-- Start DATA EXTRACT --

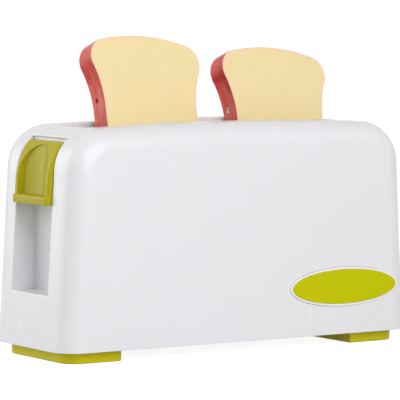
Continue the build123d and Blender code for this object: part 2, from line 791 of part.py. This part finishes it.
def make_follower():
    strip = (follower_left, follower_left + follower_strip)
    half = follower_width / 2
    body = block(strip, (latch_lane - half, latch_lane + half), (follower_pin_z, pivot_z))
    body += rod_along_x(half, strip, latch_lane, follower_pin_z)
    body += rod_along_x(half + 1, strip, latch_lane, pivot_z)
    pin = (plate_right - latch_track_depth + follower_pin_clear, strip[1] - past)
    body += rod_along_x(follower_pin_radius, pin, latch_lane, follower_pin_z)
    bore = (strip[0] - past, strip[1] + past)
    return body - rod_along_x(hinge_radius + running_gap, bore, latch_lane, pivot_z)


def make_latch_pivot():
    head = (plate_right + pivot_head_gap, follower_left - follower_bracket_gap)
    pin = rod_along_x(pivot_head_radius, head, latch_lane, pivot_z)
    return pin + rod_along_x(hinge_radius, (head[0], bracket_left + bracket_eye - 0.5), latch_lane, pivot_z)


def make_latch_bracket():
    """A foot on the casing's rear boss, and an eye for the follower's pivot."""
    low, high = pivot_z - bracket_half_height, pivot_z + bracket_half_height
    eye = (bracket_left, bracket_left + bracket_eye)
    plate = (bracket_left, bracket_left + bracket_length)
    bracket = block(eye, (latch_lane - bracket_half_height, bracket_back), (low, high))
    bracket += block(plate, (bracket_back - bracket_plate, bracket_back), (low, high))
    bracket -= rod_along_x(hinge_radius + fixed_gap, (eye[0] - past, eye[1]), latch_lane, pivot_z)
    bore = (bracket_back - bracket_plate - past, bracket_back + past)
    return bracket - rod_along_y(screw_radius + screw_clear, bracket_screw_middle, bore, pivot_z)


def make_stop_rings():
    rings = []
    for x, y in rod_places:
        ring = rod_along_z(stop_ring_radius, x, y, (top_boss_low - stop_ring_thickness, top_boss_low))
        bore = rod_along_z(rod_radius + fixed_gap, x, y, (crossbar_high - past, top_boss_low + past))
        rings.append(ring - bore)
    return rings


def make_screws():
    point_left = Rotation(0, -90, 0)
    to_rear = Rotation(-90, 0, 0)
    seat = screw_head_height
    bracket_face = bracket_back - bracket_plate
    latch_face = plate_right - latch_head_sink + seat
    return {
        "base_screws": [Pos(x, y, base_low) * screw() for x, y in base_screw_places()],
        "foot_screws": [
            Pos(x, y, base_low - foot_screw_cover) * screw(foot_screw_length)
            for x, y in foot_screw_places()
        ],
        "post_screws": [Pos(x, y, base_low) * screw(post_screw_length) for x, y in post_screw_places()],
        "lever_screw": [
            Pos(crossbar_right, neck_y, neck_middle)
            * point_left
            * screw(crossbar_thickness + lever_screw_bite)
        ],
        "latch_screws": [
            Pos(latch_face, y, z) * point_left * screw(latch_screw_length) for y, z in latch_screw_places()
        ],
        "bracket_screw": [
            Pos(bracket_screw_middle, bracket_face - seat, pivot_z) * to_rear * screw(bracket_screw_length)
        ],
    }


# ---------------------------------------------------------------- build and write
badge_plate, badge_field = make_badge()
pieces = {
    "casing": make_casing(),
    "base_plate": make_base_plate(),
    "foot_left": make_foot(-1),
    "foot_right": make_foot(1),
    "badge_plate": badge_plate,
    "badge_field": badge_field,
    "lever": make_lever(),
    "carriage": make_carriage(),
    "slide_bushes": make_bushes(),
    "toast_tray": make_tray(),
    "hinge_rod": make_hinge_rod(),
    "tilt_pin": make_tilt_pin(),
    "guide_post": make_guide_post(),
    "latch_plate": make_latch_plate(),
    "latch_follower": make_follower(),
    "latch_pivot": make_latch_pivot(),
    "latch_bracket": make_latch_bracket(),
    "stop_rings": make_stop_rings(),
}
for name, place in zip(("front", "rear"), rod_places):
    span = (base_low + socket_floor, rod_bore_top - rod_end_gap)
    pieces["guide_rod_" + name] = rod_along_z(rod_radius, *place, span)
    pieces["return_spring_" + name] = make_spring(place)
for name, middle in (("left", left_toast), ("right", right_toast)):
    crust, front, back = make_toast(middle)
    pieces["toast_" + name + "_crust"] = crust
    pieces["toast_" + name + "_front_face"] = front
    pieces["toast_" + name + "_back_face"] = back
pieces.update(make_screws())

os.makedirs("parts", exist_ok=True)
for name, piece in pieces.items():
    shape = Compound(children=piece) if isinstance(piece, list) else piece
    export_step(shape, "parts/" + name + ".step")
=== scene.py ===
import json
import math

import bpy
from mathutils import Euler, Matrix, Vector


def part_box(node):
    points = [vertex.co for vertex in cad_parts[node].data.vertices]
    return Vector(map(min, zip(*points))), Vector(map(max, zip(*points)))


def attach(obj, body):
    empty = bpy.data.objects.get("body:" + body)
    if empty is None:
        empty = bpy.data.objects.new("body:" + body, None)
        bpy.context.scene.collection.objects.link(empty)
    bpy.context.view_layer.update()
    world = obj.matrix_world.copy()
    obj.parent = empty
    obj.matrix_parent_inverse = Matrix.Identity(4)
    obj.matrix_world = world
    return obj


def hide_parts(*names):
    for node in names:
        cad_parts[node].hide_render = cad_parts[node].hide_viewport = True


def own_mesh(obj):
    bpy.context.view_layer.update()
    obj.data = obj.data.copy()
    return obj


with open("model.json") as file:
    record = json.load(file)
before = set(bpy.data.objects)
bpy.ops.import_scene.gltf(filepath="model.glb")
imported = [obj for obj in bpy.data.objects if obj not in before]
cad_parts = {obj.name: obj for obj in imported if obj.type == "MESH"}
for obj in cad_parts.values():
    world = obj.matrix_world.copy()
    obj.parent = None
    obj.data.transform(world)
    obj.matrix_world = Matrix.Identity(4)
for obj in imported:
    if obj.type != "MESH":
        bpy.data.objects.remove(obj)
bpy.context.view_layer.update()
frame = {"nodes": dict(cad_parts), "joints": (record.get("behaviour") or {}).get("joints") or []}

nodes = frame["nodes"]
joints = {joint["name"]: joint for joint in frame["joints"]}
scene = bpy.context.scene

# ---------------------------------------------------------------- camera
# A long lens a metre and a half away, a little above the toaster and to the left of its badge,
# level except for a third of a degree of roll.
camera_place = (-0.8344, -1.24296, 0.18659)
camera_azimuth = math.radians(-33.763)
camera_elevation = math.radians(4.224)
camera_roll = math.radians(0.308)
camera_lens = 260.07
camera_sensor = 36.0

turn = Euler((math.pi / 2 - camera_elevation, 0, camera_azimuth)).to_matrix()
turn = turn @ Matrix.Rotation(camera_roll, 3, "Z")
camera_data = bpy.data.cameras.new("camera")
camera_data.sensor_width = camera_sensor
camera_data.lens = camera_lens
camera_data.clip_start = 0.05
camera_data.clip_end = 30.0
camera = bpy.data.objects.new("camera", camera_data)
camera.matrix_world = Matrix.Translation(camera_place) @ turn.to_4x4()
scene.collection.objects.link(camera)
scene.camera = camera

# ---------------------------------------------------------------- base plate, guide post and bracket
# Plain light grey mouldings that nobody sees in use, with the dull even grain of an unpolished mould.
# Screws through the plate hold it to the casing, and the post stands on it and steers the tray.
inner_grey = (0.62, 0.63, 0.64)
edge_samples = 6
edge_cosines = (0.86, 0.99)        # of the angle between a face and its rounding: full edge, and no edge
scuff_width = 0.0007
scuff_stretch = (1, 0.03, 0.06)
scuff_patch = 0.03
scuff_streak_noise = (0.6, 0.75)
scuff_patch_noise = (0.5, 0.7)
scuff_roughening = 0.3             # share of a piece's own roughness
wave_size = 0.02
wave_depth = 0.00001
patch_size = 0.05
patch_gloss = (0.93, 1.07)
rubbed_paleness = 0.4              # how far a rubbed edge goes towards white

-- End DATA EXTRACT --

◆ **REQUEST**
From the line with "pieces.update(make_screws())" through the line with "if empty is", repeat every line exactly, both ends included, and nothing outside that range.

◆ **SOLUTION BELOW**
pieces.update(make_screws())

os.makedirs("parts", exist_ok=True)
for name, piece in pieces.items():
    shape = Compound(children=piece) if isinstance(piece, list) else piece
    export_step(shape, "parts/" + name + ".step")
=== scene.py ===
import json
import math

import bpy
from mathutils import Euler, Matrix, Vector


def part_box(node):
    points = [vertex.co for vertex in cad_parts[node].data.vertices]
    return Vector(map(min, zip(*points))), Vector(map(max, zip(*points)))


def attach(obj, body):
    empty = bpy.data.objects.get("body:" + body)
    if empty is None:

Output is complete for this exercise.